§ **Instructions to follow**
Gather all lines in the records below that include the word "type".

§ **Records for the task**

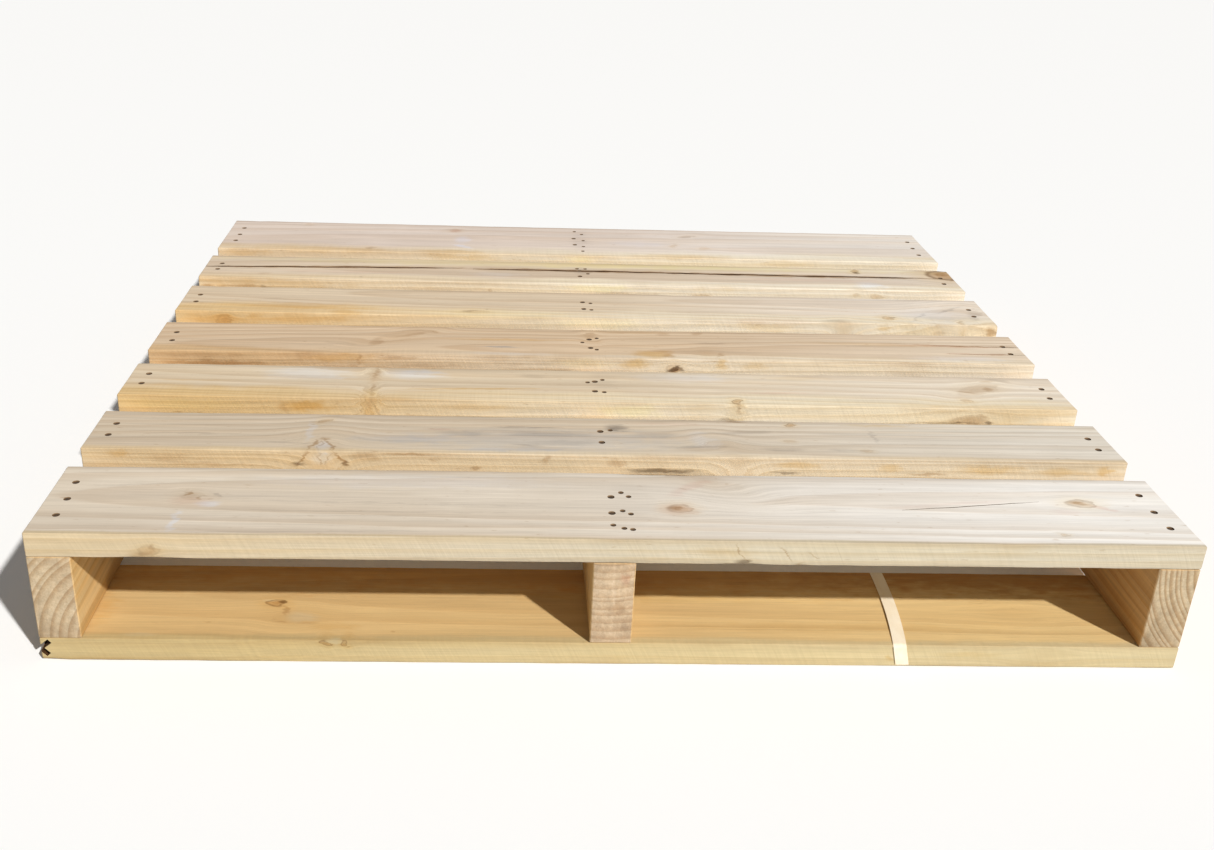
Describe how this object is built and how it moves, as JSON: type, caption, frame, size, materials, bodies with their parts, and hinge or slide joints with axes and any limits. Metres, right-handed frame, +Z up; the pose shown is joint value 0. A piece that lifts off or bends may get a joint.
---
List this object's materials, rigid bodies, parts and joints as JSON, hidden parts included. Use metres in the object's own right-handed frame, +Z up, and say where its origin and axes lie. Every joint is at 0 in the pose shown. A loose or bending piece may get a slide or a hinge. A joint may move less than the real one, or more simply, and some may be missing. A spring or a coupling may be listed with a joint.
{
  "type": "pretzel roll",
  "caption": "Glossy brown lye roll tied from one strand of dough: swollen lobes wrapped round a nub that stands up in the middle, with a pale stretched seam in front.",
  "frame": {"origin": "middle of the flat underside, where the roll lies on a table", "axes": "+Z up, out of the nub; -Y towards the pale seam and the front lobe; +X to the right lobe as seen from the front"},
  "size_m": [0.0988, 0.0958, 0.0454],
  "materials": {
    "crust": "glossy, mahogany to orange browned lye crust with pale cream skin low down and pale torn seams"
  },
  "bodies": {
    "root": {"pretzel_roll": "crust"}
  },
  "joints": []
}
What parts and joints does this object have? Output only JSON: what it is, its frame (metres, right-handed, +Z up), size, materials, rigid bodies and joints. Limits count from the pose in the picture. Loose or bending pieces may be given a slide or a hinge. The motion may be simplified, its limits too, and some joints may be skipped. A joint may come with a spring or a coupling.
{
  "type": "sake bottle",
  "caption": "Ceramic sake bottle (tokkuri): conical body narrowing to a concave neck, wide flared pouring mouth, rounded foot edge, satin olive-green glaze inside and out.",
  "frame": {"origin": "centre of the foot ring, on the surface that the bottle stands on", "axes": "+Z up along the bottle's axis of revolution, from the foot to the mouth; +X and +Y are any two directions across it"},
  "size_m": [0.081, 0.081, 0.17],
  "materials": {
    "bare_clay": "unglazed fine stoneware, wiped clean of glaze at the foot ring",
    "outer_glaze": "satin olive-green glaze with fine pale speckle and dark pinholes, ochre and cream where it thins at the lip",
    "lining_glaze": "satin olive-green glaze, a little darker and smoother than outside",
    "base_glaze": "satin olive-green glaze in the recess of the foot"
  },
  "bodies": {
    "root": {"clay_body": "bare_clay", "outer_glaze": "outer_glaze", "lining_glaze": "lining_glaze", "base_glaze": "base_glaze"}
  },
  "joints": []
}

§ **Solution for this problem**
Describe how this object is built and how it moves, as JSON: type, caption, frame, size, materials, bodies with their parts, and hinge or slide joints with axes and any limits. Metres, right-handed frame, +Z up; the pose shown is joint value 0. A piece that lifts off or bends may get a joint.
  "type": "pretzel roll",
  "type": "sake bottle",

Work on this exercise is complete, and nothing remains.